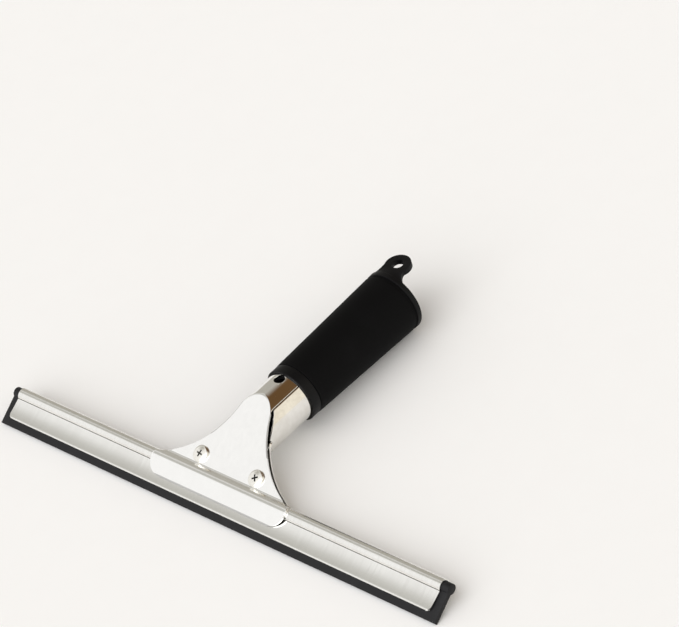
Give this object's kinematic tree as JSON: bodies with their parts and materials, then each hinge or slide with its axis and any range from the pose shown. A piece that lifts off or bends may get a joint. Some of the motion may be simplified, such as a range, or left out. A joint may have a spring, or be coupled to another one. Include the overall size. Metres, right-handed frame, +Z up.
{
  "type": "window cleaning squeegee",
  "caption": "Window squeegee: rubber blade in a rolled steel channel, two-shell screwed clamp, bent neck, hollow rubber grip open for a pole, and a hanging loop.",
  "frame": {"origin": "on the table, under the middle of the squeegee's outline, as it lies on its back on the wiping edge and the end of the grip", "axes": "+X along the blade, +Y from the blade to the end of the handle, +Z up from the table; the front of the clamp faces up"},
  "size_m": [0.305, 0.169, 0.0363],
  "materials": {
    "blade_rubber": "matte black rubber",
    "channel_steel": "brushed stainless steel, brushed across its length",
    "clamp_steel": "satin stainless steel",
    "screw_steel": "bright plated steel",
    "washer_steel": "spring steel",
    "nut_steel": "plated steel",
    "socket_plastic": "moulded black plastic",
    "collar_plastic": "moulded black plastic",
    "grip_rubber": "soft matte black rubber",
    "loop_plastic": "moulded black plastic"
  },
  "bodies": {
    "handle": {"front_clamp": "clamp_steel", "rear_clamp": "clamp_steel", "pole_socket": "socket_plastic", "grip_collar": "collar_plastic", "grip_sleeve": "grip_rubber", "hang_ring": "loop_plastic"},
    "channel": {"blade_channel": "channel_steel"},
    "rubber": {"rubber_blade": "blade_rubber"},
    "screw_left": {"screw_left": "screw_steel"},
    "nut_left": {"nut_left": "nut_steel", "lock_washer_left": "washer_steel"},
    "screw_right": {"screw_right": "screw_steel"},
    "nut_right": {"nut_right": "nut_steel", "lock_washer_right": "washer_steel"}
  },
  "joints": [
    {"name": "channel_slide", "type": "slide", "parent": "handle", "child": "channel", "axis": [1, 0, 0], "range_m": [-0.1, 0.1]},
    {"name": "rubber_slide", "type": "slide", "parent": "channel", "child": "rubber", "axis": [1, 0, 0], "range_m": [-0.3, 0.3]},
    {"name": "screw_turn_left", "type": "hinge", "parent": "handle", "child": "screw_left", "pos_m": [-0.0194, -0.06098, 0.01634], "axis": [0, -0.4929, 0.8701], "range_deg": [0, 720.01]},
    {"name": "nut_travel_left", "type": "slide", "parent": "handle", "child": "nut_left", "axis": [0, 0.4929, -0.8701], "range_m": [0, 0.0016]},
    {"name": "screw_turn_right", "type": "hinge", "parent": "handle", "child": "screw_right", "pos_m": [0.0194, -0.06098, 0.01634], "axis": [0, -0.4929, 0.8701], "range_deg": [0, 720.01]},
    {"name": "nut_travel_right", "type": "slide", "parent": "handle", "child": "nut_right", "axis": [0, 0.4929, -0.8701], "range_m": [0, 0.0016]}
  ],
  "couplings": [
    {"joint": "screw_turn_left", "follows": "nut_travel_left", "rad_per_m": 7854},
    {"joint": "screw_turn_right", "follows": "nut_travel_right", "rad_per_m": 7854}
  ]
}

--------------------

**Given task**
Copy the material above verbatim.

**Problem solution**
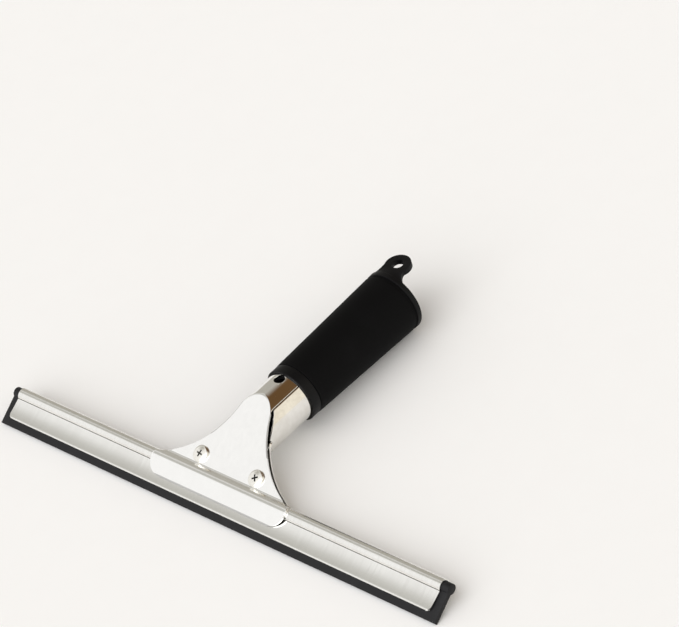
Give this object's kinematic tree as JSON: bodies with their parts and materials, then each hinge or slide with its axis and any range from the pose shown. A piece that lifts off or bends may get a joint. Some of the motion may be simplified, such as a range, or left out. A joint may have a spring, or be coupled to another one. Include the overall size. Metres, right-handed frame, +Z up.
{
  "type": "window cleaning squeegee",
  "caption": "Window squeegee: rubber blade in a rolled steel channel, two-shell screwed clamp, bent neck, hollow rubber grip open for a pole, and a hanging loop.",
  "frame": {"origin": "on the table, under the middle of the squeegee's outline, as it lies on its back on the wiping edge and the end of the grip", "axes": "+X along the blade, +Y from the blade to the end of the handle, +Z up from the table; the front of the clamp faces up"},
  "size_m": [0.305, 0.169, 0.0363],
  "materials": {
    "blade_rubber": "matte black rubber",
    "channel_steel": "brushed stainless steel, brushed across its length",
    "clamp_steel": "satin stainless steel",
    "screw_steel": "bright plated steel",
    "washer_steel": "spring steel",
    "nut_steel": "plated steel",
    "socket_plastic": "moulded black plastic",
    "collar_plastic": "moulded black plastic",
    "grip_rubber": "soft matte black rubber",
    "loop_plastic": "moulded black plastic"
  },
  "bodies": {
    "handle": {"front_clamp": "clamp_steel", "rear_clamp": "clamp_steel", "pole_socket": "socket_plastic", "grip_collar": "collar_plastic", "grip_sleeve": "grip_rubber", "hang_ring": "loop_plastic"},
    "channel": {"blade_channel": "channel_steel"},
    "rubber": {"rubber_blade": "blade_rubber"},
    "screw_left": {"screw_left": "screw_steel"},
    "nut_left": {"nut_left": "nut_steel", "lock_washer_left": "washer_steel"},
    "screw_right": {"screw_right": "screw_steel"},
    "nut_right": {"nut_right": "nut_steel", "lock_washer_right": "washer_steel"}
  },
  "joints": [
    {"name": "channel_slide", "type": "slide", "parent": "handle", "child": "channel", "axis": [1, 0, 0], "range_m": [-0.1, 0.1]},
    {"name": "rubber_slide", "type": "slide", "parent": "channel", "child": "rubber", "axis": [1, 0, 0], "range_m": [-0.3, 0.3]},
    {"name": "screw_turn_left", "type": "hinge", "parent": "handle", "child": "screw_left", "pos_m": [-0.0194, -0.06098, 0.01634], "axis": [0, -0.4929, 0.8701], "range_deg": [0, 720.01]},
    {"name": "nut_travel_left", "type": "slide", "parent": "handle", "child": "nut_left", "axis": [0, 0.4929, -0.8701], "range_m": [0, 0.0016]},
    {"name": "screw_turn_right", "type": "hinge", "parent": "handle", "child": "screw_right", "pos_m": [0.0194, -0.06098, 0.01634], "axis": [0, -0.4929, 0.8701], "range_deg": [0, 720.01]},
    {"name": "nut_travel_right", "type": "slide", "parent": "handle", "child": "nut_right", "axis": [0, 0.4929, -0.8701], "range_m": [0, 0.0016]}
  ],
  "couplings": [
    {"joint": "screw_turn_left", "follows": "nut_travel_left", "rad_per_m": 7854},
    {"joint": "screw_turn_right", "follows": "nut_travel_right", "rad_per_m": 7854}
  ]
}